Tuesday, March 4, 2008

Truth or "Consequences"

Here we go again. The fake memoirs are sprouting like Daffodils. Must be the first sign of Spring.

Margaret B. Jones' "Love and Consequences" is fiction. Released last week by Penguin's Riverhead Books imprint, the alleged memoir tells of a girl growing up in gang-infested South-Central Los Angeles. Looks like Ms. Jones never counted on her big sister calling Riverhead and saying, "Excuse me??"

Jones also fabricated her credentials, stating she's a graduate of the University of Oregon when she is not. (Can universities sue for libel when somebody makes a false claim they are alum?)

And then there was the revelation that Misha Defonseca's alleged memoir "Misha: A Memoir of the Holocaust Years" is also fake. Guess what? Four-year-old Misha didn't actually walk 1,900 miles across Europe with a pack of wolves searching for her real parents. Her real name is Monique De Wael. And here's the topper: Misha isn't even Jewish!

American publisher Jane Daniel fell for the story back in the 1990's, and apparently never dug all that deep into Misha - Monique - whoever's background. You know, little things, like why can't we find your name in the archives? And Wolves? Really? Oh well. Maybe now Monique - Mortisha - whoever can finally settle that lawsuit with her ghostwriter Vera Lee.

OK, I'll probably get snubbed at the writers conventions for this, but I think it needs to be said. Here's the thing. It's my opinion that far, far too many memoirs are being published. There, I said it. Unless you are a REAL holocaust survivor, a president or a prime minister, the Pope, Dali Lama, Billy Graham ("Just As I Am"), George Burns ("Gracie"), created Bugs Bunny cartoons ("Chuck Amuck"), or drew "Peanuts" for roughly 50 years (If you want to read Schultz's memoirs, read the strips.) you are not deserving of having your memoirs published. You are, to put it plainly, just a regular person doing what comes naturally to all of us at one time or another - trying to draw attention to yourself.

Yes, that includes me. If I didn't want attention I wouldn't spend time writing a blog, now would I?

And that's OK. You can draw all the attention you want. Actors, rappers, models, comedians, TV anchorpersons, and, yes, some authors, make a career out of drawing the spotlight. It's their jobs. If we don't like them we can just change the channel or not buy their stuff. I don't like rap, but a rapper who claims he's from the block when he's not gets called on it by his fellow rappers damn quick. He's damaging the reputation of all rappers. You gotta respect that.

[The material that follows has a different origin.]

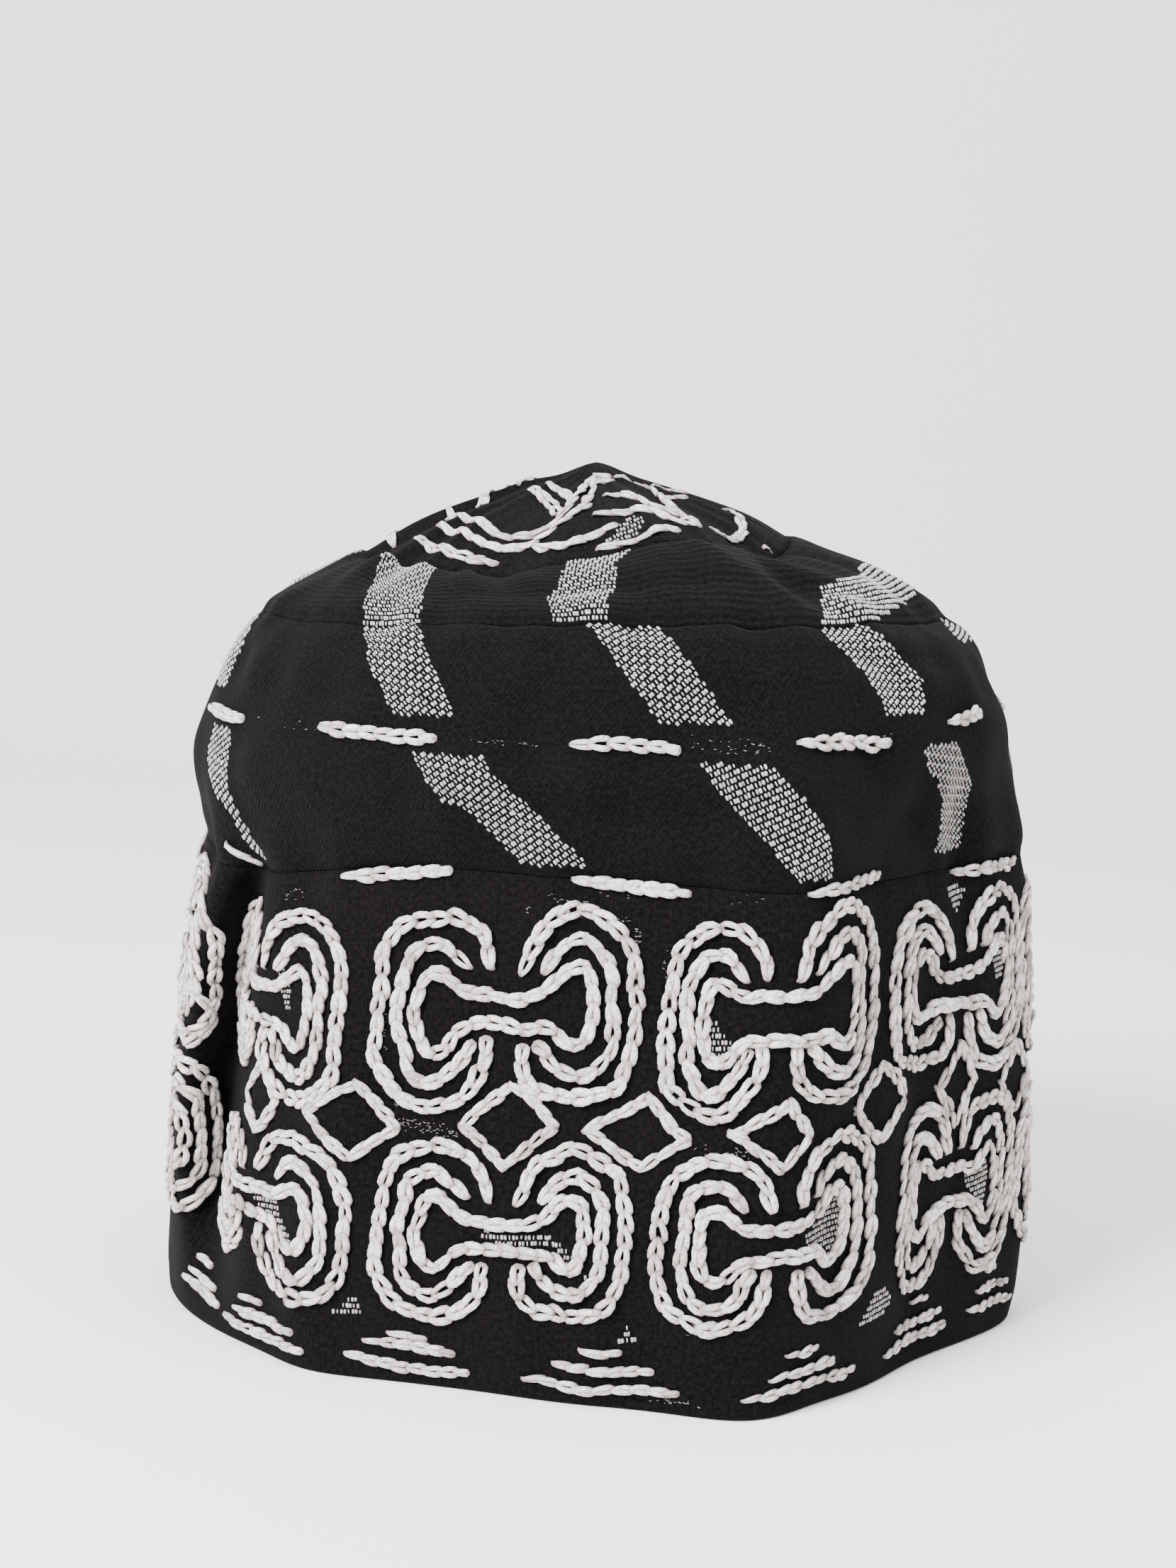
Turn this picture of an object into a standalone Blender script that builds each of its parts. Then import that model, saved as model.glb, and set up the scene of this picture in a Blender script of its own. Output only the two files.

The same holds true for fake memoirs. Monique De Wael has insulted real holocaust survivors and done a disservice all Jews. How many people are looking at their shelves of books on the holocaust now wondering if the stories they tell are true? And I wonder if the president of Iran is now pointing at this and telling his people, "See? They made it all up!"

We deserve a higher standard from the publishers. They need to do their homework. Check the research. Yes, I know how busy editors are, and they don't have time to proofread every manuscript and fact check every paragraph - but, dammit, somebody should. Make phone calls. Ask an expert. I may not be a brand name editor with an office in Manhattan, but at least I know that if somebody tells me they hiked across Europe with a pack of wolves I should check with somebody who's knowledge of wild animal behavior doesn't come from the pages of Kipling.

And to the writers, I ask that if you want to create fiction, go ahead and create fiction and call it fiction. If fiction is a lie that tells the truth, then please stop telling me "the truth."